Stored items:
====
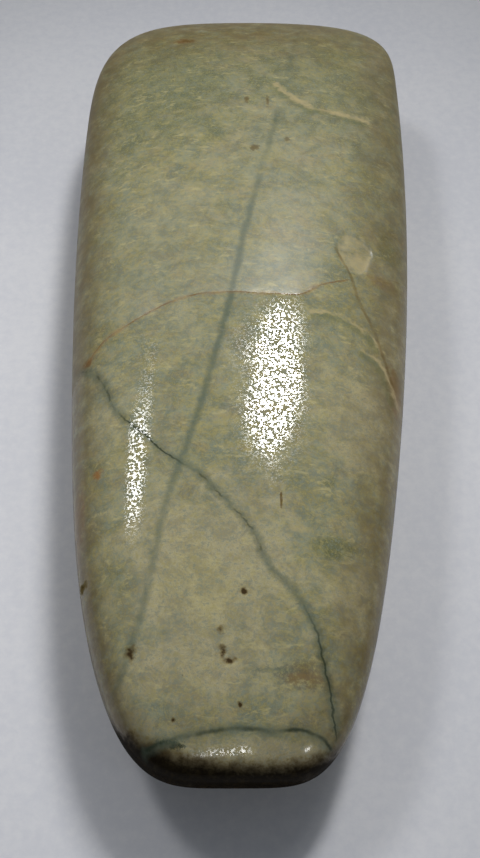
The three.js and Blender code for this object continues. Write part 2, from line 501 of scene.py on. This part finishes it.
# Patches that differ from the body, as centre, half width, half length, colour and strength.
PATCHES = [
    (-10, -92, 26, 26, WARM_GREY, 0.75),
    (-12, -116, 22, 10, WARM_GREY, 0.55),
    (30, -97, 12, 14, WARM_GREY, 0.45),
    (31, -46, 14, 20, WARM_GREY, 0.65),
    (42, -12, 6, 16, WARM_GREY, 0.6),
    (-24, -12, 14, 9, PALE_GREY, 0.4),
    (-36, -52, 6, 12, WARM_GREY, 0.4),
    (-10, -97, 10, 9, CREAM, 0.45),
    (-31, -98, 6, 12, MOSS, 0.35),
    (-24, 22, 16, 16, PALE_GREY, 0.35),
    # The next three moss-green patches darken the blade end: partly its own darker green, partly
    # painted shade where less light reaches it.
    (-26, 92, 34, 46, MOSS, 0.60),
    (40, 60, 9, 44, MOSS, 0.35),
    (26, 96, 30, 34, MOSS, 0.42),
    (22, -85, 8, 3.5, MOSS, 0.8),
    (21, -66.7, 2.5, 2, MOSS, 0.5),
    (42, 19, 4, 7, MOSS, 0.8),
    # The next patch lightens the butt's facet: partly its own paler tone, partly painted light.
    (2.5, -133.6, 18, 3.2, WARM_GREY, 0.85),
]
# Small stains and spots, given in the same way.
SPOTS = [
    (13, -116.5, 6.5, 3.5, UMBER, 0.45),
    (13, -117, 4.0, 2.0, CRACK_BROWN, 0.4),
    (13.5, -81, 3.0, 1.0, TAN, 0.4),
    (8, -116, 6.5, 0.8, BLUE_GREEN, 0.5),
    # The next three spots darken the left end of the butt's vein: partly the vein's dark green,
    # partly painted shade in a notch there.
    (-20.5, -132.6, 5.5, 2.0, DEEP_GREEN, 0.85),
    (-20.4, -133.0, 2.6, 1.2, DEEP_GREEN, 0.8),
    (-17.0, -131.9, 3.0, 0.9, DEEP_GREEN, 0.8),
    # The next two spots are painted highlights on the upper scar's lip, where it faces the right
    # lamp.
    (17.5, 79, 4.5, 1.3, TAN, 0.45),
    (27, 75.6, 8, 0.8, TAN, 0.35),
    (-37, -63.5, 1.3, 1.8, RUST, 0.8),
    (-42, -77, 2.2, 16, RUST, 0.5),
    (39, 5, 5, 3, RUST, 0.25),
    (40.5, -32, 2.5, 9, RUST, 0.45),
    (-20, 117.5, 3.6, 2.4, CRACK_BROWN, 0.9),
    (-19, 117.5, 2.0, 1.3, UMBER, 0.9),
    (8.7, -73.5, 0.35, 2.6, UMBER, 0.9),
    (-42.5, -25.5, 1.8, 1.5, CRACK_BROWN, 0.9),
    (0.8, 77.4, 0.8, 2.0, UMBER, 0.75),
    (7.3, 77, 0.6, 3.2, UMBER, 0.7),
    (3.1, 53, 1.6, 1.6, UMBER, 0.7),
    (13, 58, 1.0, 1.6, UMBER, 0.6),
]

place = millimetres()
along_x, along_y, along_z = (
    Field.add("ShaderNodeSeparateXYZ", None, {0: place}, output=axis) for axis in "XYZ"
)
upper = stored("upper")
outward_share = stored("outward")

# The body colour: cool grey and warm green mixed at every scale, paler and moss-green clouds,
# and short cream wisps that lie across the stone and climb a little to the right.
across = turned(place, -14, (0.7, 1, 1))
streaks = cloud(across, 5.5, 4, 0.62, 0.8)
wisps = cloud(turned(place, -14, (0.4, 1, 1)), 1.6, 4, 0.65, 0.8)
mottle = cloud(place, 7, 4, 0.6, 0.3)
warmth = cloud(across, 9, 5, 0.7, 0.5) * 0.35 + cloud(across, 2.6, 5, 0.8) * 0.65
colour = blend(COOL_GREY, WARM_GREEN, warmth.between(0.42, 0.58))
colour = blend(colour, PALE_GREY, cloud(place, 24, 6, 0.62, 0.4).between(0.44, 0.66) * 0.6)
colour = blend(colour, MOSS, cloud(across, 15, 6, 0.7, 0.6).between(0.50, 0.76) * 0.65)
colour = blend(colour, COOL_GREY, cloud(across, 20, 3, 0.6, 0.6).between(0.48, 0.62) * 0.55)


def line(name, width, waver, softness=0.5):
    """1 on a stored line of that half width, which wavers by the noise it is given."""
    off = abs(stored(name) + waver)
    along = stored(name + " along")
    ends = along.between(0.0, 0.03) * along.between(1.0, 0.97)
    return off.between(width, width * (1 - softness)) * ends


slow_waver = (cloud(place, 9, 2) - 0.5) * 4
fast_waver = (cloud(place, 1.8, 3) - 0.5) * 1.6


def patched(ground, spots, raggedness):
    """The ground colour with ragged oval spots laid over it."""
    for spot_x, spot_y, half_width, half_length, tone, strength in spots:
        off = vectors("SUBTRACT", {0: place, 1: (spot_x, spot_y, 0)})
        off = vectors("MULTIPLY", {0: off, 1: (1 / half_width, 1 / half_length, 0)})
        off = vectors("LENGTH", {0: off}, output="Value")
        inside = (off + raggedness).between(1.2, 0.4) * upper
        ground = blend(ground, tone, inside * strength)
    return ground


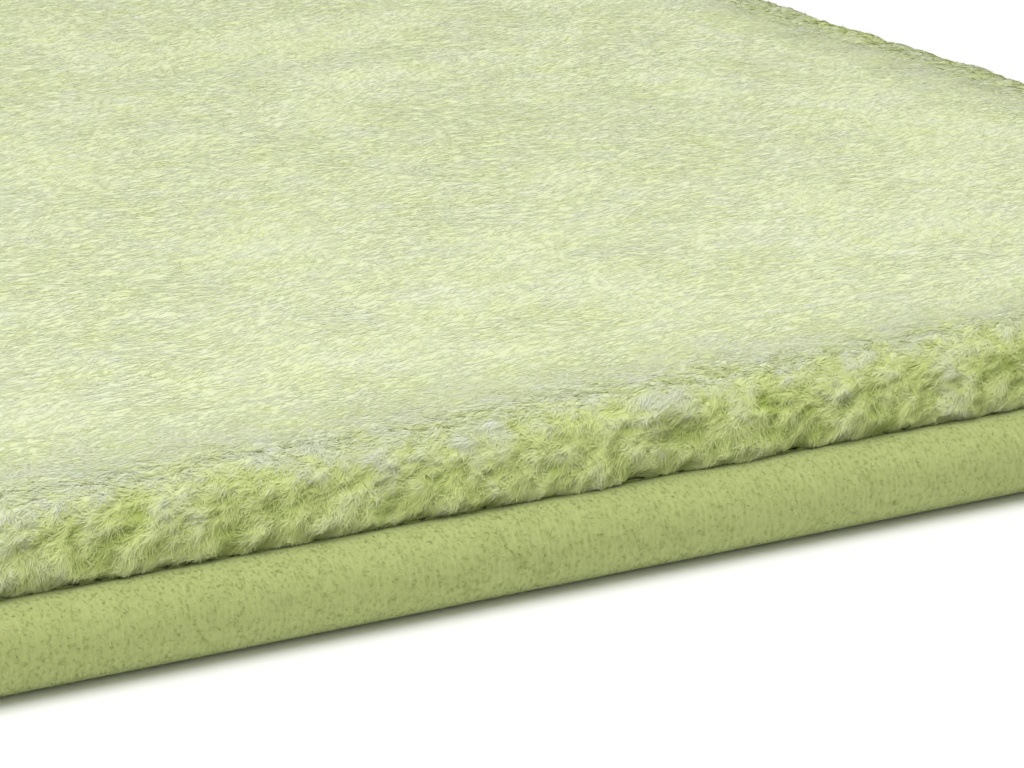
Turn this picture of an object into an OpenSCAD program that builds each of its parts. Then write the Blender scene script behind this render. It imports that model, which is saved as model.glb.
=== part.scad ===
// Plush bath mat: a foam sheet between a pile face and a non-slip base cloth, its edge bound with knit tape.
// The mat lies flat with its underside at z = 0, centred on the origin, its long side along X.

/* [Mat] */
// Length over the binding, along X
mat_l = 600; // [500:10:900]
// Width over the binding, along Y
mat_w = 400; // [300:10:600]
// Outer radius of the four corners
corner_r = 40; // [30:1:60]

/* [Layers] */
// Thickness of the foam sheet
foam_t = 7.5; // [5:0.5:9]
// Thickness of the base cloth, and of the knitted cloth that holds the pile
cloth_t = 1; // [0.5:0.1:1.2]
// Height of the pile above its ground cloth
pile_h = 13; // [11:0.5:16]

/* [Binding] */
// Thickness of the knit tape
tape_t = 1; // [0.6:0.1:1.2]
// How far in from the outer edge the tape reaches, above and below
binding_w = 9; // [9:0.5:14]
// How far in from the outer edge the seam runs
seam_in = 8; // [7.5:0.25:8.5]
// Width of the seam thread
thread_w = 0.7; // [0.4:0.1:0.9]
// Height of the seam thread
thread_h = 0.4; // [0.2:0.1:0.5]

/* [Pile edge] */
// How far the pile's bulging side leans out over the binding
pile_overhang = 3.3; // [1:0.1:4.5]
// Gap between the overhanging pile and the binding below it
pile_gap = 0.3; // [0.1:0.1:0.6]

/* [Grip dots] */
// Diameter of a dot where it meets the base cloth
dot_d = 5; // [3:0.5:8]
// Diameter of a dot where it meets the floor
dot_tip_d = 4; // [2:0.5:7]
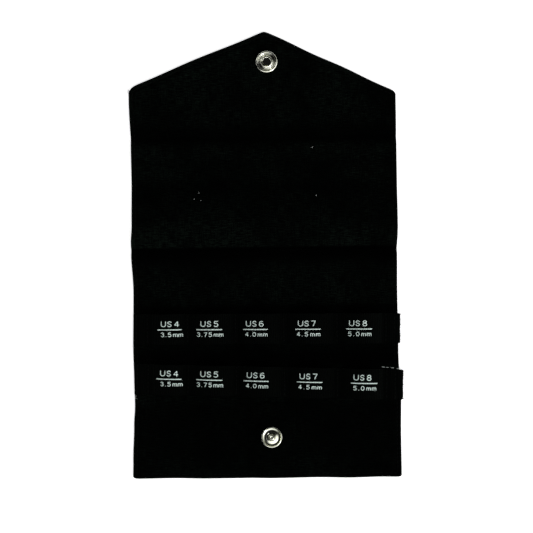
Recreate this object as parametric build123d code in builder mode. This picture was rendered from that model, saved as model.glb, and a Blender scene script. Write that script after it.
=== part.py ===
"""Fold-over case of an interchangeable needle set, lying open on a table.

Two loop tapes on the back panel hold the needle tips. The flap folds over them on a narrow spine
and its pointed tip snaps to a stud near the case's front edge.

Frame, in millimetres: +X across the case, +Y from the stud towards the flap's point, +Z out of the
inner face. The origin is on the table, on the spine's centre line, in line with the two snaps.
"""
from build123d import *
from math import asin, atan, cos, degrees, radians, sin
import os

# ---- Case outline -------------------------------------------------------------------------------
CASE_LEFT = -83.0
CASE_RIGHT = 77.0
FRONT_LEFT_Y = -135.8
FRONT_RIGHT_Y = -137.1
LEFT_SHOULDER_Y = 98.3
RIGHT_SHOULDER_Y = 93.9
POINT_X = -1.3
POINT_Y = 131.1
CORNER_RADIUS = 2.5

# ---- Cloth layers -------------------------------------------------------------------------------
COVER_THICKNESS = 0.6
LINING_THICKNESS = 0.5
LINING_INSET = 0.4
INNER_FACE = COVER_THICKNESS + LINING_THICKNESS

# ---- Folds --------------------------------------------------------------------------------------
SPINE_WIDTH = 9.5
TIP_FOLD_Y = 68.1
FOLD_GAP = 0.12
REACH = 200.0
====
**Task to carry out**:
Repeat exactly the lines from the one that contains "Turn this picture" through the one that contains "pile_h = 13; // [11:0.5:16]", and only those.

**Reply**:
Turn this picture of an object into an OpenSCAD program that builds each of its parts. Then write the Blender scene script behind this render. It imports that model, which is saved as model.glb.
=== part.scad ===
// Plush bath mat: a foam sheet between a pile face and a non-slip base cloth, its edge bound with knit tape.
// The mat lies flat with its underside at z = 0, centred on the origin, its long side along X.

/* [Mat] */
// Length over the binding, along X
mat_l = 600; // [500:10:900]
// Width over the binding, along Y
mat_w = 400; // [300:10:600]
// Outer radius of the four corners
corner_r = 40; // [30:1:60]

/* [Layers] */
// Thickness of the foam sheet
foam_t = 7.5; // [5:0.5:9]
// Thickness of the base cloth, and of the knitted cloth that holds the pile
cloth_t = 1; // [0.5:0.1:1.2]
// Height of the pile above its ground cloth
pile_h = 13; // [11:0.5:16]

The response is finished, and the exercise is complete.